Pada case (kasus) Presiden Soekarno didasarkan pada alasan ketakutan pada kemenangan PKI. Pada sosok Presiden Soeharto lebih didorong perpacuan antar faksi.
Begitu kharismatik dan kuatnya kepemimpinan Presiden Soeharto, tidak terdapat faksi-faksi yang berani menghadirkan kepemimpian alternatif. Karena itu berarti oposisi. Jauh dari kekuasaan. Maka satu-satunya jalan berpacu mendukung dan menopang eksistensi kekuasaan Presiden Soeharto.
Maka jika dilihat dari sisi personal, baik dari sisi Presiden Soekarno maupun Persiden Soeharto, tidak ada instruksi atau pemaksaan untuk menjadikan dirinya lama berkuasa.
Bedanya pada Presiden Soekarno tidak mendapat justifikasi UUD 1945. Sementara eksistensi Presiden Soeharto memperoleh justifikasi UUD 1945. Melalui pemilu periodik.

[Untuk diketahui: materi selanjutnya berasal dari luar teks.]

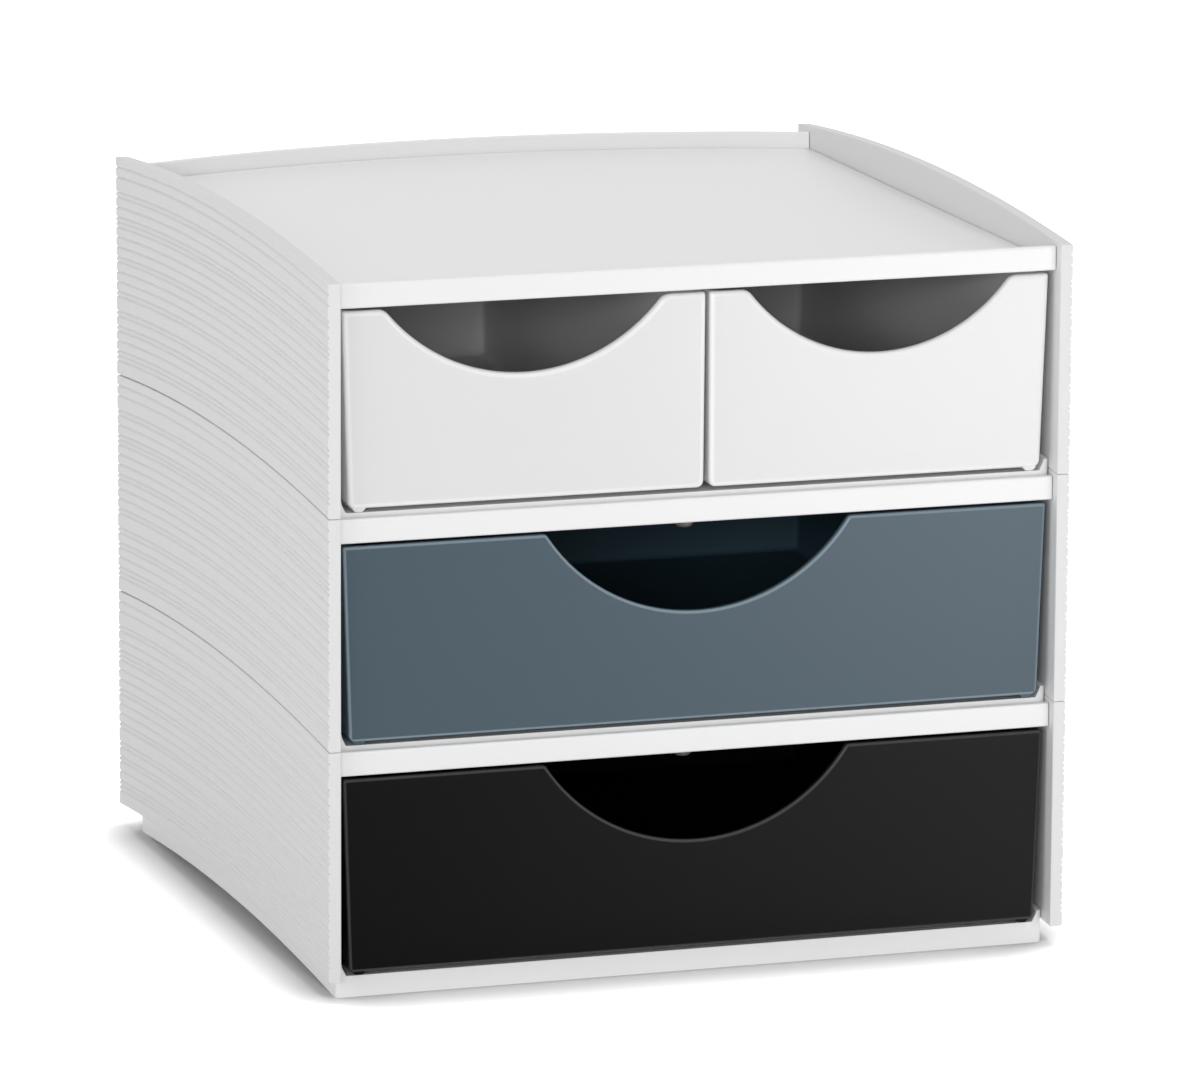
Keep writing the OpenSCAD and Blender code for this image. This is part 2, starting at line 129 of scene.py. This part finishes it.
def steps(a, b, n):
    """The values from a to b in n equal steps"""
    return [a + (b - a) * i / n for i in range(n + 1)]


def turn(cx, cy, r, start, end, n):
    """Points of an arc in a plane, from one angle to another in degrees"""
    return [(cx + r * math.cos(math.radians(a)), cy + r * math.sin(math.radians(a)))
            for a in steps(start, end, n)]


def shares(start, end, n):
    """The steps of a quarter round, as the shares of its radius that are left in the one way and
    gained in the other"""
    return [(1 - math.sin(math.radians(a)), 1 - math.cos(math.radians(a)))
            for a in steps(start, end, n)]


def loft(bm, rings):
    """Pulls one closed skin through the rings: the first is drawn edge by edge, then it is extruded
    once for each further ring and its new corners move onto that ring. Both ends are filled."""
    corners = [bm.verts.new(p) for p in rings[0]]
    edges = [bm.edges.new((corners[i - 1], corners[i])) for i in range(len(corners))]
    bmesh.ops.edgeloop_fill(bm, edges=edges)
    for ring in rings[1:]:
        grown = bmesh.ops.extrude_edge_only(bm, edges=edges)["geom"]
        fresh = {v for v in grown if isinstance(v, bmesh.types.BMVert)}
        edges = [e for e in grown if isinstance(e, bmesh.types.BMEdge)
                 and fresh.issuperset(e.verts)]
        moved = []
        for old, place in zip(corners, ring):
            new = next(e.other_vert(old) for e in old.link_edges if e.other_vert(old) in fresh)
            new.co = place
            moved.append(new)
        corners = moved
    bmesh.ops.edgeloop_fill(bm, edges=edges)


def soften(bm, width):
    """Rounds the edges that are still hard by a fraction of a millimetre, as a mould does."""
    hard = [e for e in bm.edges
            if len(e.link_faces) == 2 and e.calc_face_angle() > math.radians(50)]
    bmesh.ops.bevel(bm, geom=hard, offset=width, offset_type="OFFSET", affect="EDGES", segments=2,
                    profile=0.5, material=-1, clamp_overlap=True)


def mark_painted_highlight(bm, depth):
    """Marks the rounded edges of a front, from Y = 0 back to a depth, for a painted highlight: most
    where the surface has turned a third of the way from the face, and none on the flat face."""
    bmesh.ops.recalc_face_normals(bm, faces=bm.faces)
    bm.normal_update()
    painted_highlight = bm.verts.layers.float.new("painted_highlight")
    for v in bm.verts:
        if v.co.y < depth and v.normal.y < 0:
            turned = math.acos(min(1, -v.normal.y))
            if turned > math.radians(12):
                v[painted_highlight] = 1.3 * math.sin(2 * turned) * math.cos(turned)


def finish_piece(bm, name, node, level, material, flip=False):
    """Stands the finished shape at its level in the stack, and puts it in the CAD node's place."""
    bmesh.ops.remove_doubles(bm, verts=bm.verts, dist=0.0005)
    if flip:
        bmesh.ops.scale(bm, vec=(-1, 1, 1), verts=bm.verts)
    bmesh.ops.recalc_face_normals(bm, faces=bm.faces)
    bmesh.ops.translate(bm, vec=(0, -BODY_D / 2, PLINTH_H + level * MODULE_H), verts=bm.verts)
    bmesh.ops.scale(bm, vec=(MM, MM, MM), verts=bm.verts)
    for face in bm.faces:
        face.smooth = True
    mesh = bpy.data.meshes.new(name)
    bm.to_mesh(mesh)
    bm.free()
    mesh.materials.append(material)
    piece = bpy.data.objects.new(name, mesh)
    bpy.context.scene.collection.objects.link(piece)
    # The broad faces stay flat and only the roundings between them shade round.
    even = piece.modifiers.new("even shading", "WEIGHTED_NORMAL")
    even.weight = 90
    even.keep_sharp = True
    seen_piece = piece.evaluated_get(bpy.context.evaluated_depsgraph_get())
    shaded = bpy.data.meshes.new_from_object(seen_piece)
    piece.modifiers.clear()
    piece.data = shaded
    shaded.name = name
    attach(piece, frame["nodes"][node]["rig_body"])
    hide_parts(node)
    return piece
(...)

Gerakan reformasi merevisi durasi kekuasaan tanpa batas itu. Presiden bisa dipilih tidak boleh lebih dua periode. Ketentuan itu dituangkan dalam amandemen UUD 1945.
Bagaimana dengan Megawati Sukarno Putri. Eksistensi politiknya dibangun di atas perlawanan terhadap kekuasaan otoriter.
Narasi anti otoritarianisme itulah harapan yang djanjikan kepada rakyat untuk kemudian bersimpati dan mendukung gerakannya.
Kini Megawati telah mengendalikan partai sebagai ketua umum selama 25 tahun. Jika tahun ini dipilih kembali, maka ia menjabat ketua umum dalam durasi 30 tahun.
Ia memiliki mandat partai dengan justifikasi “hak prerogatif”. Kekuasannya menjadi sangat tak terbatas. Bisa dikategorikan sebagai otoriter.
Tidak ada ketentuan konstitusi dan perundang-undangan yang dilanggar. Akan tetapi merupakan anomali dari gerakan anti otoritarianisme yang ia jajakannya sendiri kepada rakyat.
Pada saat membutuhkan dukungan rakyat. Pada saat kemunculannya melawan Orde Baru. Dulu. Kini spirit tuntutan itu diingkarinya sendiri.
Perlu ketegasan peraturan perundang-undangan. Masa jabatan presiden sudah dibatasi maksimal dua periode. Masa jabatan ketua umum parpol juga perlu pembatasan yang sama.
Parpol merupakan produsen sumber daya kepemimpinan bangsa. Kepemimpinan bangsa harus dibenahi dari sumbernya.